The NZD/USD pair fell during the course of the session on Friday, testing the 0.6750 handle. This is an area that has previously been resistance, and now appears to be offering quite a bit of support. However, the one thing that I am paying the most attention to is the hammer from Wednesday at that level. If we can break down below that hammer, I feel that this market will probably drop all the way down to the 0.65 handle. Ultimately, any type of supportive candle in this general vicinity should be a buying opportunity as the recent breakout should be followed up by momentum in theory. However, the US dollar continues to strengthen in general, so it could be difficult to see the New Zealand dollar continue to strengthen.
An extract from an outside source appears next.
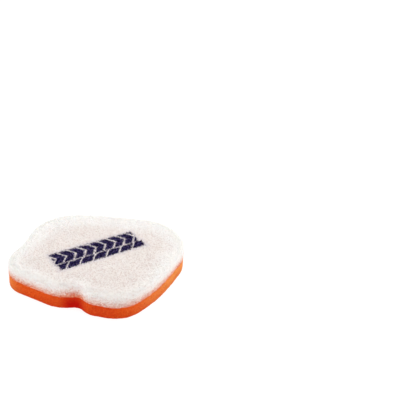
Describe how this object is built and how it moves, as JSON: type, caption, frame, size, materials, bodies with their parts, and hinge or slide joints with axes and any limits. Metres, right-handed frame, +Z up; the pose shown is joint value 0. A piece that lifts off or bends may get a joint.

This is part of a “knock on effect” as the European Central Bank looks to add stimulus to the economy, which of course in effect may the US dollar strengthen overall.
Looking for support
Even though we ended up closing at the bottom of the range for the session on Friday, the reality is that I see quite a bit of support just below. Any type of supportive candle would be reason enough to start going long, at that point time I would anticipate a short-term move back to the 0.6850 level. Ultimately, I do think that the market could very well bounce but keep in mind that the strengthening US dollar works against the value of commodities, and of course the New Zealand dollar is very sensitive to the attitude of commodity markets in general. With this, keep in mind that there should be a lot of volatility so I wouldn’t be hanging on to trades for any real length of time anyway.
All things being equal, if we can break above the 0.70 level the market should then break out to the upside and change the overall trend. In the meantime, expect a lot of bouncing.